## Task description:
Return all of the data exactly as given.
* * * * * * *
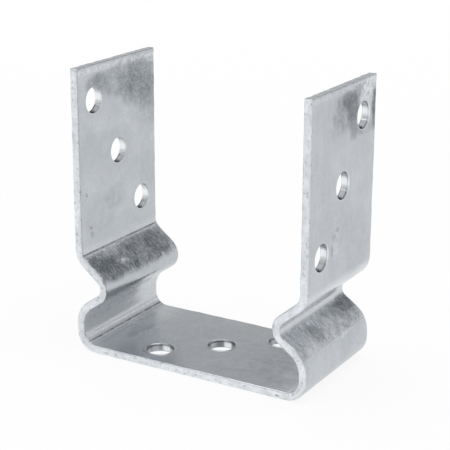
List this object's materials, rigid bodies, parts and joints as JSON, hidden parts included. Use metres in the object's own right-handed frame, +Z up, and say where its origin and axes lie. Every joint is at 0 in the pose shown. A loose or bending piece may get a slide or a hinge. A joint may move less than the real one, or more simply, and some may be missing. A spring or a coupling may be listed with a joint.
{
  "type": "u bracket",
  "caption": "U-shaped galvanised flat steel bracket for the foot of a timber post, with a kinked leg on each side, a flat drilled base and holes in diagonal rows.",
  "frame": {"origin": "middle of the base's underside, on the ground plane", "axes": "+Z up along the legs, +X across the U from the left leg to the right leg, +Y across the bar's width, away from the viewer of the picture"},
  "size_m": [0.097, 0.05, 0.108],
  "materials": {
    "galvanised_steel": "satin"
  },
  "bodies": {
    "root": {"u_bracket": "galvanised_steel"}
  },
  "joints": []
}
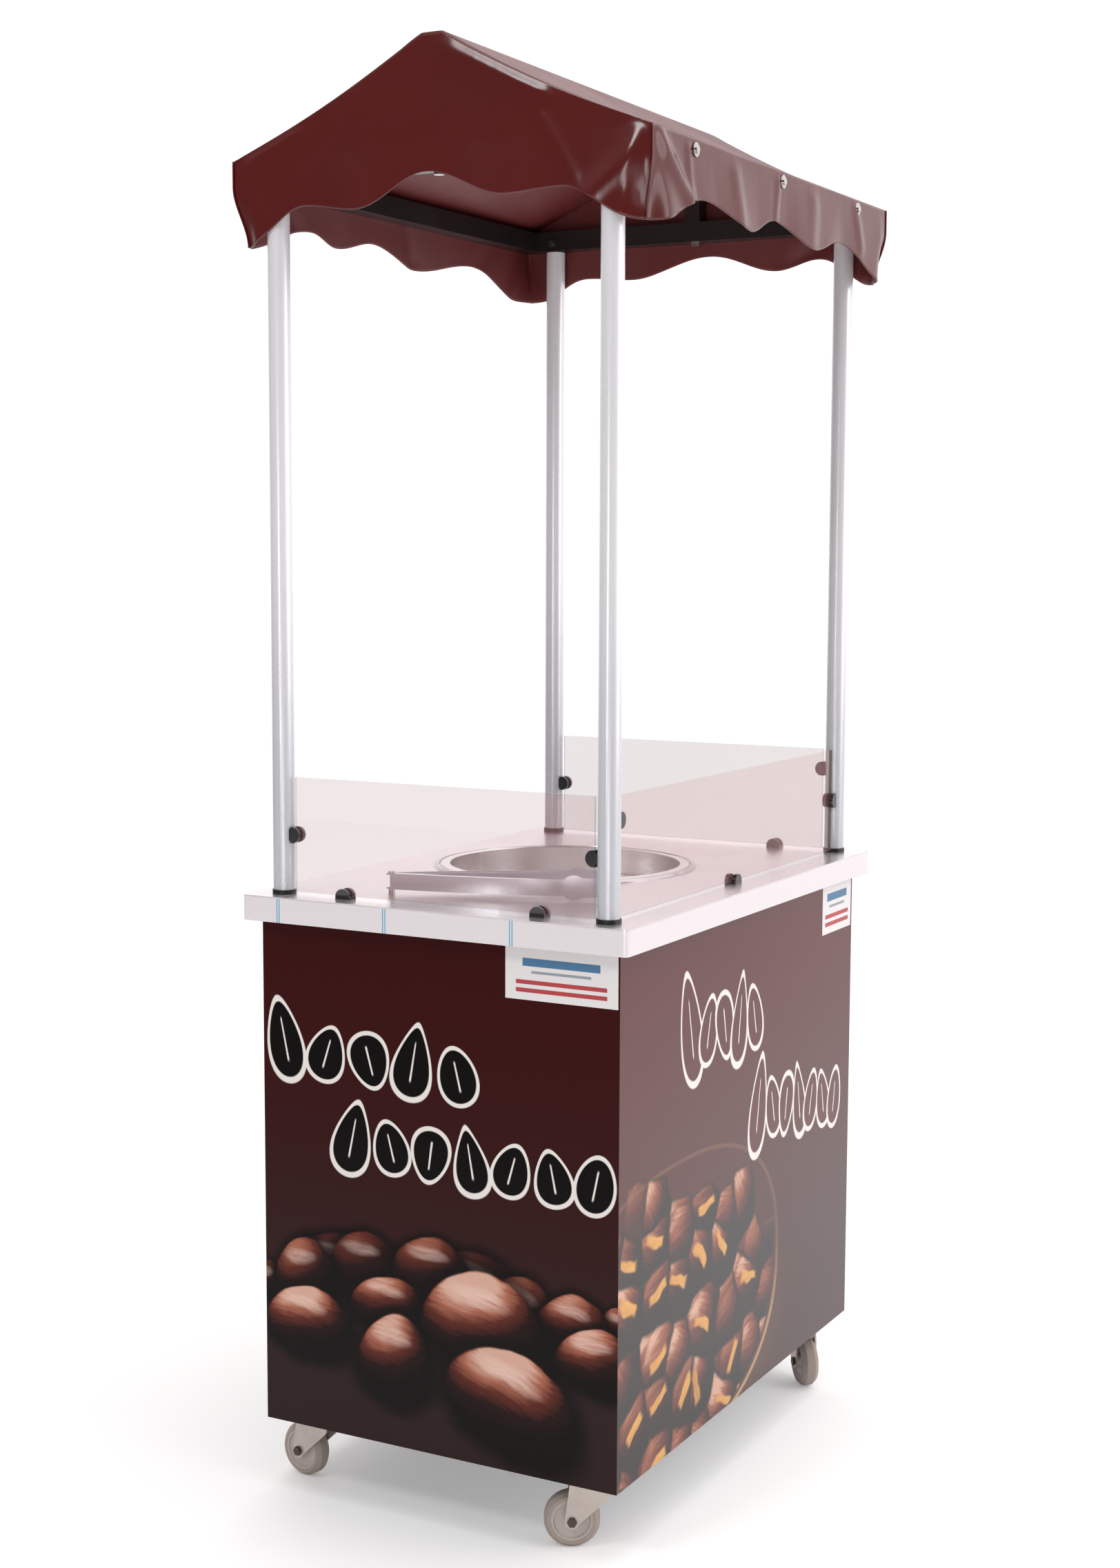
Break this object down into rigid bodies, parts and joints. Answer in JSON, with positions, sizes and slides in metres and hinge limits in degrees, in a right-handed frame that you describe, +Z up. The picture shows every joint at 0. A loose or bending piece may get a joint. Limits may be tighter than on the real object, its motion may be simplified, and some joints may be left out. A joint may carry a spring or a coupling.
{
  "type": "push vending cart",
  "caption": "Push vending cart on swivel casters: steel cabinet with two doors, stainless counter with drop-in roasting pan, glass screens and a gabled canopy on posts.",
  "frame": {"origin": "centre of the cart's footprint on the floor", "axes": "+Z up; Y along the counter's length with the front end panel at -Y; +X is the customer side with the long glass screen, -X the vendor side with the doors"},
  "size_m": [0.6304, 0.85, 1.9656],
  "materials": {
    "frame_steel": "black paint",
    "floor_sheet": "galvanised",
    "panel_print": "gloss printed film",
    "panel_inside": "gloss",
    "counter_steel": "satin stainless",
    "collar_steel": "polished",
    "pan_steel": "satin stainless",
    "burner_iron": "rough",
    "valve_brass": "satin",
    "black_plastic": "satin",
    "bolt_steel": "bright zinc",
    "post_aluminium": "satin anodised",
    "clear_glass": "polished",
    "clamp_chrome": "polished",
    "gasket_rubber": "matt",
    "rail_black": "black powder coat",
    "canopy_vinyl": "gloss coated cloth",
    "caster_steel": "pressed zinc-plated",
    "axle_steel": "dark",
    "hub_plastic": "satin",
    "tread_rubber": "grey rubber",
    "tongs_steel": "bright stainless"
  },
  "bodies": {
    "cart": {"base_frame": "frame_steel", "uprights": "frame_steel", "top_frame": "frame_steel", "floor_panel": "floor_sheet", "front_panel": "panel_print", "rear_panel": "panel_print", "side_panel": "panel_print", "vendor_fascia": "panel_inside", "door_hinge_pins": "bolt_steel", "magnetic_catches": "black_plastic", "counter_top": "counter_steel", "pan_collar": "collar_steel", "burner_straps": "floor_sheet", "burner_ring": "burner_iron", "mixer_tube": "burner_iron", "gas_valve": "valve_brass", "posts": "post_aluminium", "post_base_caps": "black_plastic", "post_base_bolts": "bolt_steel", "post_top_plugs": "black_plastic", "post_top_screws": "bolt_steel", "glass_front": "clear_glass", "glass_side": "clear_glass", "glass_rear": "clear_glass", "glass_clamps": "clamp_chrome", "clamp_gaskets": "gasket_rubber", "side_rails": "rail_black", "end_rails": "rail_black", "king_posts": "rail_black", "king_post_bolts": "bolt_steel", "ridge_bar": "rail_black", "canopy_cover": "canopy_vinyl", "canopy_screws": "bolt_steel", "caster_plates": "caster_steel", "caster_bolts": "bolt_steel"},
    "front_door": {"door_front": "panel_inside", "door_handle_front": "black_plastic"},
    "rear_door": {"door_rear": "panel_inside", "door_handle_rear": "black_plastic"},
    "knob": {"control_knob": "black_plastic"},
    "pan": {"roasting_pan": "pan_steel"},
    "tongs": {"tongs_near_arm": "tongs_steel", "tongs_pin": "bolt_steel"},
    "tongs_arm": {"tongs_far_arm": "tongs_steel"},
    "swivel_fr": {"fork_fr": "caster_steel", "axle_fr": "axle_steel"},
    "wheel_fr": {"hub_fr": "hub_plastic", "tyre_fr": "tread_rubber"},
    "swivel_fl": {"fork_fl": "caster_steel", "axle_fl": "axle_steel"},
    "wheel_fl": {"hub_fl": "hub_plastic", "tyre_fl": "tread_rubber"},
    "swivel_rr": {"fork_rr": "caster_steel", "axle_rr": "axle_steel"},
    "wheel_rr": {"hub_rr": "hub_plastic", "tyre_rr": "tread_rubber"},
    "swivel_rl": {"fork_rl": "caster_steel", "axle_rl": "axle_steel"},
    "wheel_rl": {"hub_rl": "hub_plastic", "tyre_rl": "tread_rubber"}
  },
  "joints": [
    {"name": "front_door_hinge", "type": "hinge", "parent": "cart", "child": "front_door", "pos_m": [-0.2675, -0.3918, 0.4], "axis": [0, 0, 1], "range_deg": [0, 105]},
    {"name": "rear_door_hinge", "type": "hinge", "parent": "cart", "child": "rear_door", "pos_m": [-0.2675, 0.3918, 0.4], "axis": [0, 0, -1], "range_deg": [0, 105]},
    {"name": "swivel_turn_fr", "type": "hinge", "parent": "cart", "child": "swivel_fr", "pos_m": [0.219, -0.349, 0.08], "axis": [0, 0, 1], "continuous": true},
    {"name": "wheel_roll_fr", "type": "hinge", "parent": "swivel_fr", "child": "wheel_fr", "pos_m": [0.18898, -0.36496, 0.0375], "axis": [0.4695, -0.8829, 0], "continuous": true},
    {"name": "swivel_turn_fl", "type": "hinge", "parent": "cart", "child": "swivel_fl", "pos_m": [-0.219, -0.349, 0.08], "axis": [0, 0, 1], "continuous": true},
    {"name": "wheel_roll_fl", "type": "hinge", "parent": "swivel_fl", "child": "wheel_fl", "pos_m": [-0.25238, -0.34251, 0.0375], "axis": [-0.1908, -0.9816, 0], "continuous": true},
    {"name": "swivel_turn_rr", "type": "hinge", "parent": "cart", "child": "swivel_rr", "pos_m": [0.219, 0.349, 0.08], "axis": [0, 0, 1], "continuous": true},
    {"name": "wheel_roll_rr", "type": "hinge", "parent": "swivel_rr", "child": "wheel_rr", "pos_m": [0.24085, 0.32295, 0.0375], "axis": [0.766, 0.6428, 0], "continuous": true},
    {"name": "swivel_turn_rl", "type": "hinge", "parent": "cart", "child": "swivel_rl", "pos_m": [-0.219, 0.349, 0.08], "axis": [0, 0, 1], "continuous": true},
    {"name": "wheel_roll_rl", "type": "hinge", "parent": "swivel_rl", "child": "wheel_rl", "pos_m": [-0.23063, 0.31705, 0.0375], "axis": [0.9397, -0.342, 0], "continuous": true},
    {"name": "knob_turn", "type": "hinge", "parent": "cart", "child": "knob", "pos_m": [-0.275, 0.045, 0.727], "axis": [1, 0, 0], "range_deg": [0, 180]},
    {"name": "pan_lift", "type": "slide", "parent": "cart", "child": "pan", "axis": [0, 0, 1], "range_m": [0, 0.15]},
    {"name": "tongs_lift", "type": "slide", "parent": "cart", "child": "tongs", "axis": [0, 0, 1], "range_m": [0, 0.2]},
    {"name": "tongs_close", "type": "hinge", "parent": "tongs", "child": "tongs_arm", "pos_m": [-0.118, -0.322, 0.86], "axis": [0, 0, -1], "range_deg": [0, 8], "stiffness_Nm_per_rad": 0.3}
  ]
}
* * * * * * *
## Output for this exercise:
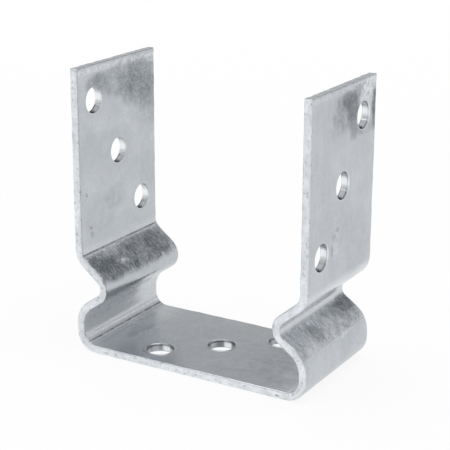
List this object's materials, rigid bodies, parts and joints as JSON, hidden parts included. Use metres in the object's own right-handed frame, +Z up, and say where its origin and axes lie. Every joint is at 0 in the pose shown. A loose or bending piece may get a slide or a hinge. A joint may move less than the real one, or more simply, and some may be missing. A spring or a coupling may be listed with a joint.
{
  "type": "u bracket",
  "caption": "U-shaped galvanised flat steel bracket for the foot of a timber post, with a kinked leg on each side, a flat drilled base and holes in diagonal rows.",
  "frame": {"origin": "middle of the base's underside, on the ground plane", "axes": "+Z up along the legs, +X across the U from the left leg to the right leg, +Y across the bar's width, away from the viewer of the picture"},
  "size_m": [0.097, 0.05, 0.108],
  "materials": {
    "galvanised_steel": "satin"
  },
  "bodies": {
    "root": {"u_bracket": "galvanised_steel"}
  },
  "joints": []
}
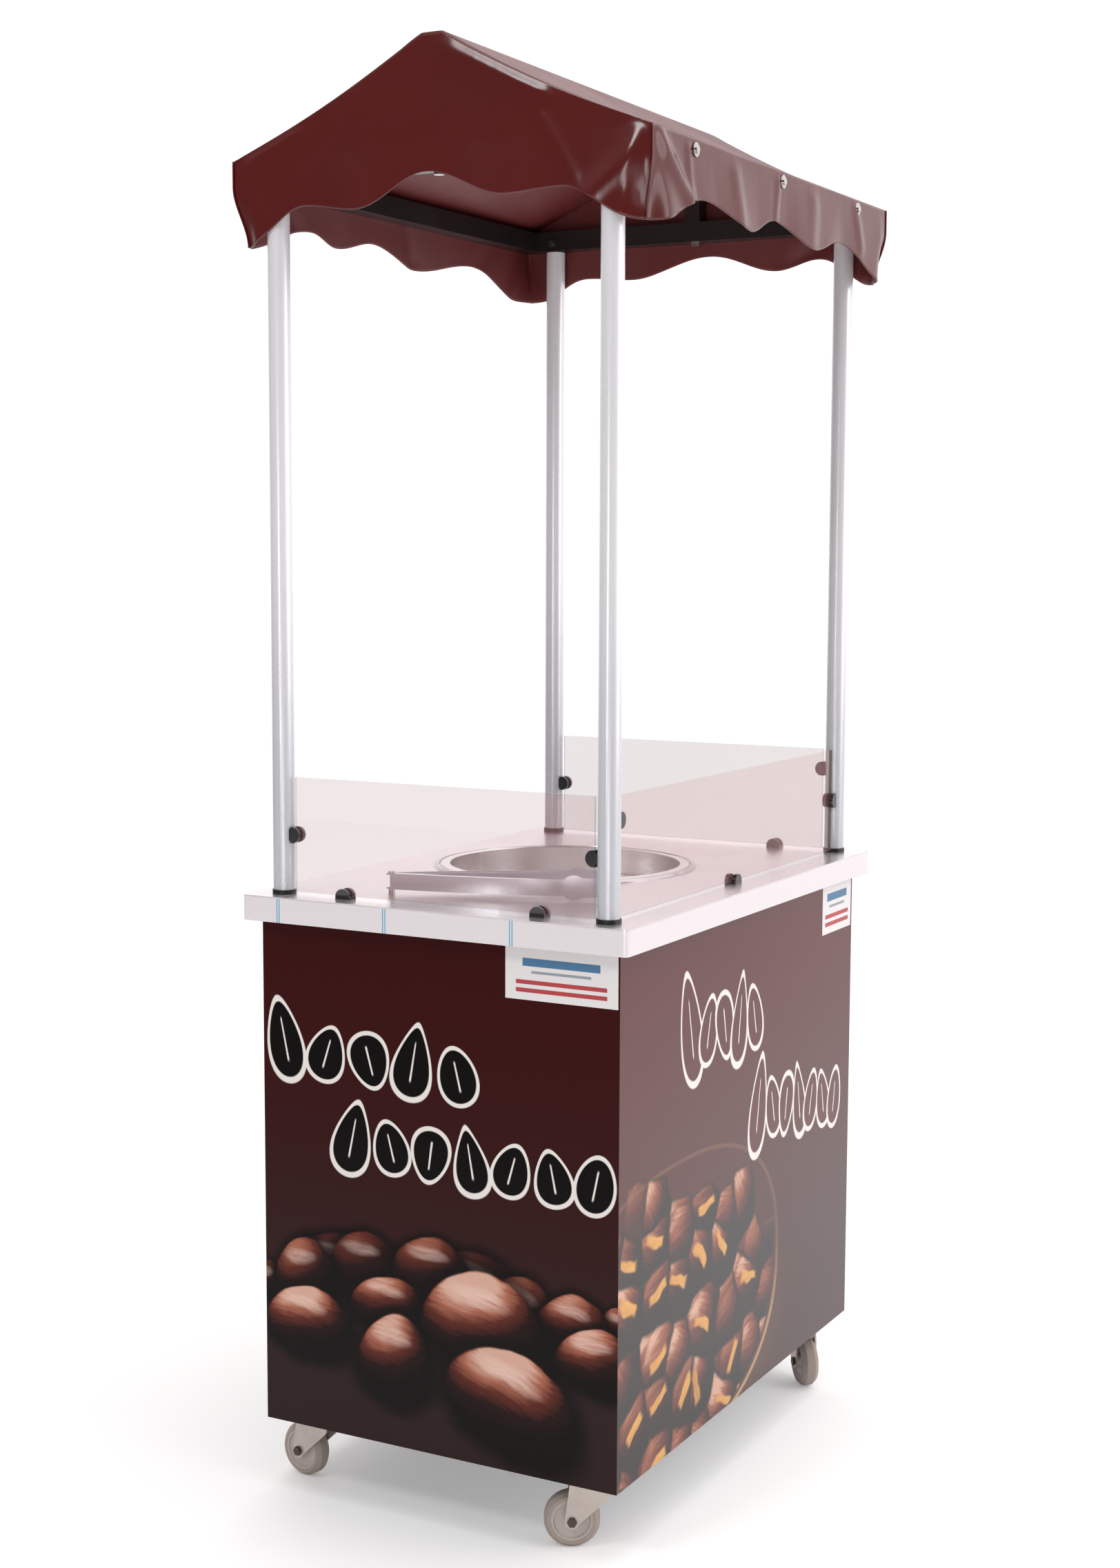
Break this object down into rigid bodies, parts and joints. Answer in JSON, with positions, sizes and slides in metres and hinge limits in degrees, in a right-handed frame that you describe, +Z up. The picture shows every joint at 0. A loose or bending piece may get a joint. Limits may be tighter than on the real object, its motion may be simplified, and some joints may be left out. A joint may carry a spring or a coupling.
{
  "type": "push vending cart",
  "caption": "Push vending cart on swivel casters: steel cabinet with two doors, stainless counter with drop-in roasting pan, glass screens and a gabled canopy on posts.",
  "frame": {"origin": "centre of the cart's footprint on the floor", "axes": "+Z up; Y along the counter's length with the front end panel at -Y; +X is the customer side with the long glass screen, -X the vendor side with the doors"},
  "size_m": [0.6304, 0.85, 1.9656],
  "materials": {
    "frame_steel": "black paint",
    "floor_sheet": "galvanised",
    "panel_print": "gloss printed film",
    "panel_inside": "gloss",
    "counter_steel": "satin stainless",
    "collar_steel": "polished",
    "pan_steel": "satin stainless",
    "burner_iron": "rough",
    "valve_brass": "satin",
    "black_plastic": "satin",
    "bolt_steel": "bright zinc",
    "post_aluminium": "satin anodised",
    "clear_glass": "polished",
    "clamp_chrome": "polished",
    "gasket_rubber": "matt",
    "rail_black": "black powder coat",
    "canopy_vinyl": "gloss coated cloth",
    "caster_steel": "pressed zinc-plated",
    "axle_steel": "dark",
    "hub_plastic": "satin",
    "tread_rubber": "grey rubber",
    "tongs_steel": "bright stainless"
  },
  "bodies": {
    "cart": {"base_frame": "frame_steel", "uprights": "frame_steel", "top_frame": "frame_steel", "floor_panel": "floor_sheet", "front_panel": "panel_print", "rear_panel": "panel_print", "side_panel": "panel_print", "vendor_fascia": "panel_inside", "door_hinge_pins": "bolt_steel", "magnetic_catches": "black_plastic", "counter_top": "counter_steel", "pan_collar": "collar_steel", "burner_straps": "floor_sheet", "burner_ring": "burner_iron", "mixer_tube": "burner_iron", "gas_valve": "valve_brass", "posts": "post_aluminium", "post_base_caps": "black_plastic", "post_base_bolts": "bolt_steel", "post_top_plugs": "black_plastic", "post_top_screws": "bolt_steel", "glass_front": "clear_glass", "glass_side": "clear_glass", "glass_rear": "clear_glass", "glass_clamps": "clamp_chrome", "clamp_gaskets": "gasket_rubber", "side_rails": "rail_black", "end_rails": "rail_black", "king_posts": "rail_black", "king_post_bolts": "bolt_steel", "ridge_bar": "rail_black", "canopy_cover": "canopy_vinyl", "canopy_screws": "bolt_steel", "caster_plates": "caster_steel", "caster_bolts": "bolt_steel"},
    "front_door": {"door_front": "panel_inside", "door_handle_front": "black_plastic"},
    "rear_door": {"door_rear": "panel_inside", "door_handle_rear": "black_plastic"},
    "knob": {"control_knob": "black_plastic"},
    "pan": {"roasting_pan": "pan_steel"},
    "tongs": {"tongs_near_arm": "tongs_steel", "tongs_pin": "bolt_steel"},
    "tongs_arm": {"tongs_far_arm": "tongs_steel"},
    "swivel_fr": {"fork_fr": "caster_steel", "axle_fr": "axle_steel"},
    "wheel_fr": {"hub_fr": "hub_plastic", "tyre_fr": "tread_rubber"},
    "swivel_fl": {"fork_fl": "caster_steel", "axle_fl": "axle_steel"},
    "wheel_fl": {"hub_fl": "hub_plastic", "tyre_fl": "tread_rubber"},
    "swivel_rr": {"fork_rr": "caster_steel", "axle_rr": "axle_steel"},
    "wheel_rr": {"hub_rr": "hub_plastic", "tyre_rr": "tread_rubber"},
    "swivel_rl": {"fork_rl": "caster_steel", "axle_rl": "axle_steel"},
    "wheel_rl": {"hub_rl": "hub_plastic", "tyre_rl": "tread_rubber"}
  },
  "joints": [
    {"name": "front_door_hinge", "type": "hinge", "parent": "cart", "child": "front_door", "pos_m": [-0.2675, -0.3918, 0.4], "axis": [0, 0, 1], "range_deg": [0, 105]},
    {"name": "rear_door_hinge", "type": "hinge", "parent": "cart", "child": "rear_door", "pos_m": [-0.2675, 0.3918, 0.4], "axis": [0, 0, -1], "range_deg": [0, 105]},
    {"name": "swivel_turn_fr", "type": "hinge", "parent": "cart", "child": "swivel_fr", "pos_m": [0.219, -0.349, 0.08], "axis": [0, 0, 1], "continuous": true},
    {"name": "wheel_roll_fr", "type": "hinge", "parent": "swivel_fr", "child": "wheel_fr", "pos_m": [0.18898, -0.36496, 0.0375], "axis": [0.4695, -0.8829, 0], "continuous": true},
    {"name": "swivel_turn_fl", "type": "hinge", "parent": "cart", "child": "swivel_fl", "pos_m": [-0.219, -0.349, 0.08], "axis": [0, 0, 1], "continuous": true},
    {"name": "wheel_roll_fl", "type": "hinge", "parent": "swivel_fl", "child": "wheel_fl", "pos_m": [-0.25238, -0.34251, 0.0375], "axis": [-0.1908, -0.9816, 0], "continuous": true},
    {"name": "swivel_turn_rr", "type": "hinge", "parent": "cart", "child": "swivel_rr", "pos_m": [0.219, 0.349, 0.08], "axis": [0, 0, 1], "continuous": true},
    {"name": "wheel_roll_rr", "type": "hinge", "parent": "swivel_rr", "child": "wheel_rr", "pos_m": [0.24085, 0.32295, 0.0375], "axis": [0.766, 0.6428, 0], "continuous": true},
    {"name": "swivel_turn_rl", "type": "hinge", "parent": "cart", "child": "swivel_rl", "pos_m": [-0.219, 0.349, 0.08], "axis": [0, 0, 1], "continuous": true},
    {"name": "wheel_roll_rl", "type": "hinge", "parent": "swivel_rl", "child": "wheel_rl", "pos_m": [-0.23063, 0.31705, 0.0375], "axis": [0.9397, -0.342, 0], "continuous": true},
    {"name": "knob_turn", "type": "hinge", "parent": "cart", "child": "knob", "pos_m": [-0.275, 0.045, 0.727], "axis": [1, 0, 0], "range_deg": [0, 180]},
    {"name": "pan_lift", "type": "slide", "parent": "cart", "child": "pan", "axis": [0, 0, 1], "range_m": [0, 0.15]},
    {"name": "tongs_lift", "type": "slide", "parent": "cart", "child": "tongs", "axis": [0, 0, 1], "range_m": [0, 0.2]},
    {"name": "tongs_close", "type": "hinge", "parent": "tongs", "child": "tongs_arm", "pos_m": [-0.118, -0.322, 0.86], "axis": [0, 0, -1], "range_deg": [0, 8], "stiffness_Nm_per_rad": 0.3}
  ]
}